CSS selectors are the quickest way to target HTML elements in a Scrapy response when the page structure is already visible in browser developer tools or the returned markup. Testing selectors before adding them to a spider keeps extraction rules shorter and makes layout regressions easier to spot.

Each HTML response exposes response.css() and returns a SelectorList that can be narrowed further or converted into values with get() and getall(). Scrapy extends browser-style CSS with ::text for text nodes and ::attr(name) for attribute values, so the selector tested in scrapy shell can usually move into parse() with only minor cleanup code.

CSS selectors still operate on the downloaded response body, not a browser-rendered DOM, and Scrapy's pseudo-elements are specific to Scrapy and parsel rather than general browser CSS. A selector can also match an element whose text node is empty, so cleanup code should use defaults before calling methods such as strip().

Steps to use CSS selectors in Scrapy:

  1. Open a terminal in the Scrapy project directory or another working directory for a test spider.
    $ cd /root/sg-work/example
  2. Start scrapy shell with a page that has predictable sample markup.
    $ scrapy shell 'https://docs.scrapy.org/en/latest/_static/selectors-sample1.html' --nolog
    [s] Available Scrapy objects:
    [s]   response   <200 https://docs.scrapy.org/en/latest/_static/selectors-sample1.html>
    [s] Useful shortcuts:
    [s]   fetch(url[, redirect=True]) Fetch URL and update local objects (by default, redirects are followed)
    ##### snipped #####
    >>>

    The shell exposes the fetched page as response, so selectors can be tested against the same response object a spider callback receives.

  3. Confirm the response body matches the expected page before extracting fields.
    >>> response.css("title::text").get()
    'Example website'

    get() returns the first match or None when nothing matches, while getall() always returns a list.

  4. Extract repeated attribute values or text nodes from the matched elements.
    >>> response.css("#images a::attr(href)").getall()
    ['image1.html', 'image2.html', 'image3.html', 'image4.html', 'image5.html']
    
    >>> response.css("#images a::text").getall()
    ['Name: My image 1 ', 'Name: My image 2 ', 'Name: My image 3 ', 'Name: My image 4 ', 'Name: My image 5 ']

    ::attr(href) and ::text are Scrapy-specific pseudo-elements, so they work in Scrapy selectors but not in standard browser CSS selectors.

  5. Save the verified selectors in a spider so each matched link yields a cleaned label and an absolute URL.
    selectors_spider.py
    import scrapy
     
     
    class SelectorsSpider(scrapy.Spider):
        name = "selectors"
        start_urls = [
            "https://docs.scrapy.org/en/latest/_static/selectors-sample1.html",
        ]
     
        def parse(self, response):
            for link in response.css("#images a"):
                href = link.css("::attr(href)").get()
                yield {
                    "label": link.css("::text").get(default="").strip(),
                    "href": response.urljoin(href) if href else None,
                }

    link.css("::text").get() can return None even when the element exists, so use default="" before strip() when text might be empty.
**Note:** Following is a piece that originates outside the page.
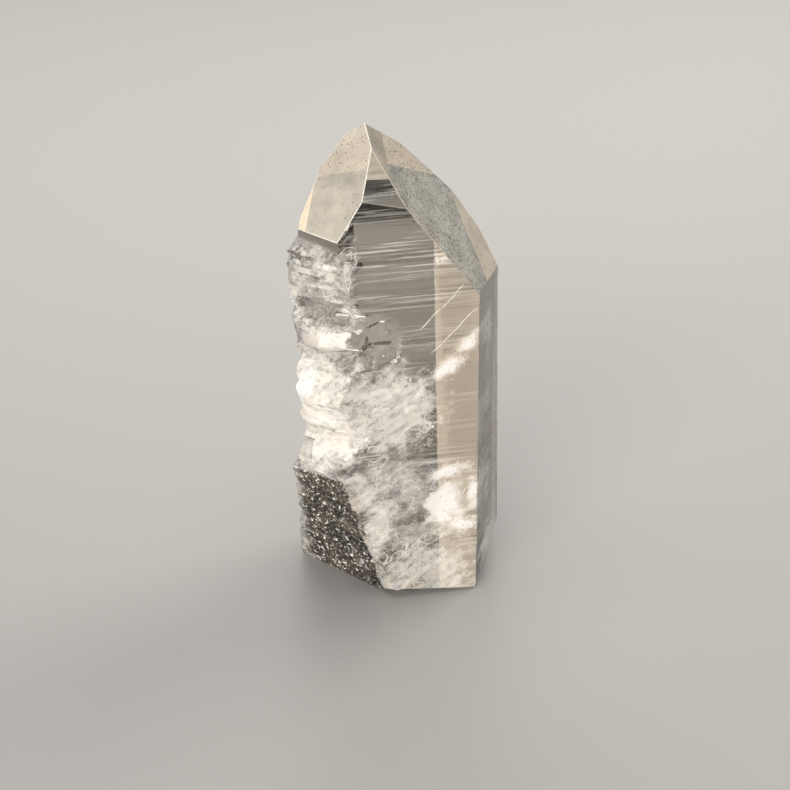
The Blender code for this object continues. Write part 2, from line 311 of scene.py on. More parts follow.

  6. Run the spider and confirm the extracted items are populated with the expected values.
    $ scrapy runspider --nolog --output -:json selectors_spider.py
    [
    {"label": "Name: My image 1", "href": "http://example.com/image1.html"},
    {"label": "Name: My image 2", "href": "http://example.com/image2.html"},
    {"label": "Name: My image 3", "href": "http://example.com/image3.html"},
    {"label": "Name: My image 4", "href": "http://example.com/image4.html"},
    {"label": "Name: My image 5", "href": "http://example.com/image5.html"}
    ]

    response.urljoin() resolves the relative href values against the page base URL, so the saved item output is immediately usable outside the spider.